In the Chicago Sun-Times on October 29, Andrew Greeley said that Barack Obama simply cannot beat racism to become president of the United States. He's consumed by all the talk of racism during this campaign and he sees it everywhere he turns. Of course, Greeley is right. There is a lot of talk of racism. But he isn't right about where it's coming from. You see, Greeley is claiming that racism is the sole reason that anyone wouldn't support Obama and he worries that racist talk is coming in torrents from Obama's opponents. The truth is, though, that the only people talking about racism is Obama and his most earnest supporters. People like Greeley.
Greeley and Obama's other supporters claim that anyone that opposes Obama is a racist. But the reality is that Obama's opponents are not talking much of or worried about the fact that Barack Obama is a black man. Obama's supporters, however, are acting just like the worst example of a McCarthyite in the respect that they see "racists" under their bed at night, around every corner, and in every dark closet. Greeley and his ilk see racists lurking everywhere... whether they exist or not.
In fact, in his fevered imagination, Greeley thinks that racists fill both parties and that they had marked Obama for destruction at the very outset saying that, "his rivals perceived that they had to destroy him." He marks the early battleground as the "haters on the Internet" and then claims that the Democrat Party itself took up the anti-Obama bigotry.
The next assault came from his fellow Democrats. He was too quick, too disciplined, too well-organized to disappear as he should have. Therefore the litany of contempt began. He lacked experience. He was not ready to be commander in chief. No one knew how he would act in time of crisis. He needed more seasoning. Others had worked for similar causes in the heat of the day. They were entitled. All he had ever done was give one good talk.
But, do you notice something odd abut the anti-Obama arguments that Greeley lists as coming from his own Party? Did you notice that not one of those reasons are race-based complaints? Inexperience is not inherently a racist charge. Neither is the "unknown" of how Obama will "act in time of crisis." Neither is the charge that Obama jumped ahead of the line of people patiently waiting for the Democratic nod and that had been around longer than he.

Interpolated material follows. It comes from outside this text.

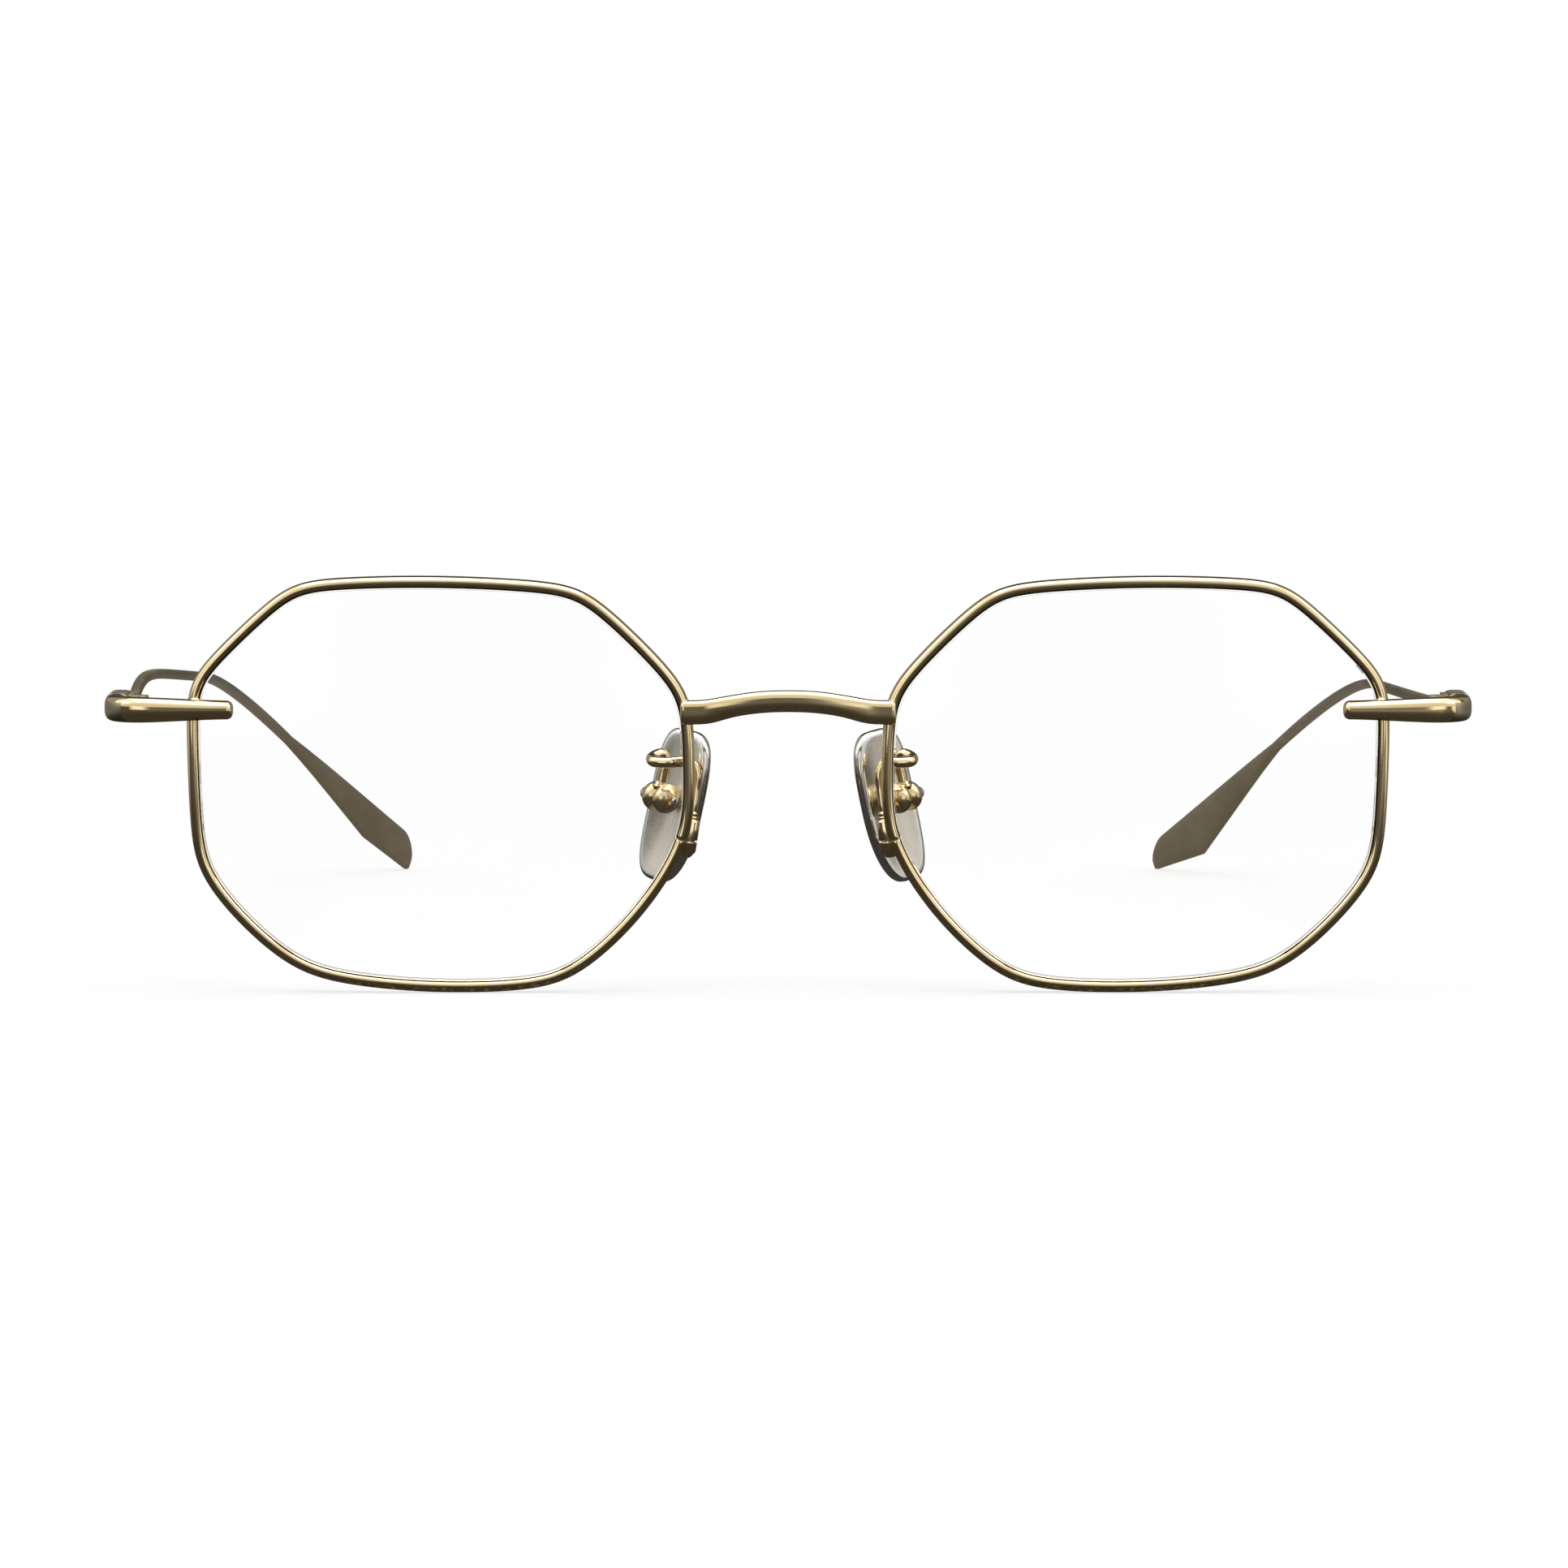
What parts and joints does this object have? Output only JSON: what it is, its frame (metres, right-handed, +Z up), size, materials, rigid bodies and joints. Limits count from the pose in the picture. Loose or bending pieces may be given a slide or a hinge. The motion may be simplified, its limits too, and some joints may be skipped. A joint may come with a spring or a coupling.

Greeley also lists what he thinks were the Republican's reasons for being anti-Obama.
If his opponent was going to do him in, he would have to attack Sen. Obama's character, a favorite strategy of Republicans for the last 20 years. He was a celebrity, as shallow as the pop tarts. His eloquence was phony. He was an extreme liberal, he was a socialist, he was a terrorist. He was a threat to the American way of life, he was not like the rest of us. He was not a patriotic American. In a time of crisis the country needed a proven, patriotic American.
Yet, again, Greeley seems to insist that this is all because of racism. In fact, one finds that few of the many negatives that Greeley claims folks heaped upon Obama are examples of obvious racism.
Yet, strangely, every single substantive reason that anyone would use to oppose Obama is ascribed firmly to racist intent as far as Greeley is concerned. Here's how Greeley sums up what he feels is the real intent behind each of the reasons he presented:
In other words, he faced the same race card that President Nixon played in 1972, only the card had another name now -- "experienced, patriotic, American."
So, every single reason offered to oppose Obama by Whites, Republicans, Hispanics, Democrats, women, men... they are ALL really mere racist epithets in disguise?
This is astonishing for its utter lack of reasoned reflection. Certainly there was opposition to Obama inside and outside the Democrat Party and, as to be expected, from the GOP. But, it obviously wasn't insurmountable and it was never based on race. There has been no real out-cry about Obama's race in any venue, in any debate, in any advertisement, in any legitimate political opposition.
Still, Greeley sees racism everywhere. He is fixated on it, fascinated by it. He is consumed by it as brilliantly as the light of all the suns in the universe. There is a medical word that describes someone who sees things that aren't there. You know what that word is, I'm sure.